Even though today's unemployment figures show a drop in the number of young people looking for work, two reports have highlighted the problems they still face.

After the Office for National Statistics showed youth unemployment fell by 62,000 between June and August compared to the previous three months, work and pensions minister Mark Hoban said: "The big fall in youth unemployment is particularly welcome, but we know this remains a challenge."

The government has said more jobs are available, with 476,000 unfilled vacancies - up 3,000 on the previous quarter.

But the Joseph Rowntree Foundation found that 66 young people apply for every retail job advertised. It found that just 24 percent of low-skilled vacancies were for full-time day work, while 78 per cent paid less than £7 per hour.

Chris Goulden, head of poverty at the foundation, said: "On the day the latest unemployment statistics are released, this report makes for grim reading for young people. The intense competition shows the main problem is more fundamental - a major shortage of jobs."

The foundation carried out an experiment to find out the response of employers to young job applicants. It sent three applications from fictional candidates to 667 job adverts.

It found that in seven out of 10 applications, the employer did not respond at all, while not providing feedback appeared to be the norm. The report said the findings were discouraging.

Research by the Prince's Trust has pointed to the fact that youth unemployment has risen sharply since the recession began in 2008, despite the latest quarterly unemployment figures showing a drop in the number of out-of-work 18-24-year-olds.

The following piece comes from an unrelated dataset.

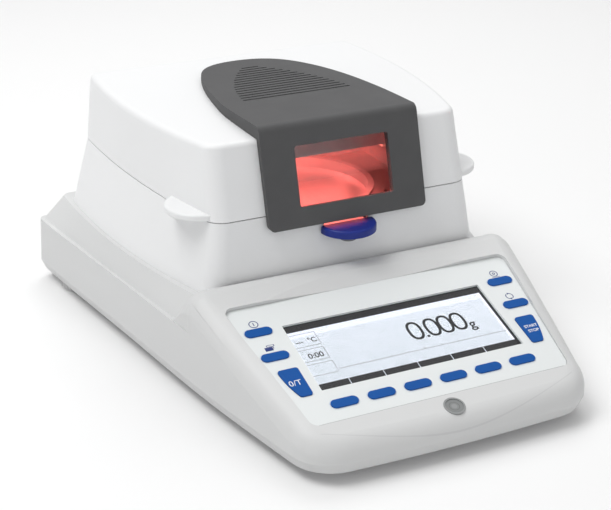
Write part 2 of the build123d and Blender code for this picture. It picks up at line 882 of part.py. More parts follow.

It found that the number of young people on Job Seekers Allowance for more than six months has quadrupled since 2008 to 167,000.

Young people who have been unemployed for over two years rose to 103,294, an increase of 168 percent.

Danny Dorling, professor of human geography at the University of Sheffield, said: "It is staggering to think that more than 100,000 young people have lost more than two years of their lives to unemployment.

"There is a real danger that these young people will be overlooked and eventually forgotten, even if the overall youth unemployment rate falls - and we must not let that happen."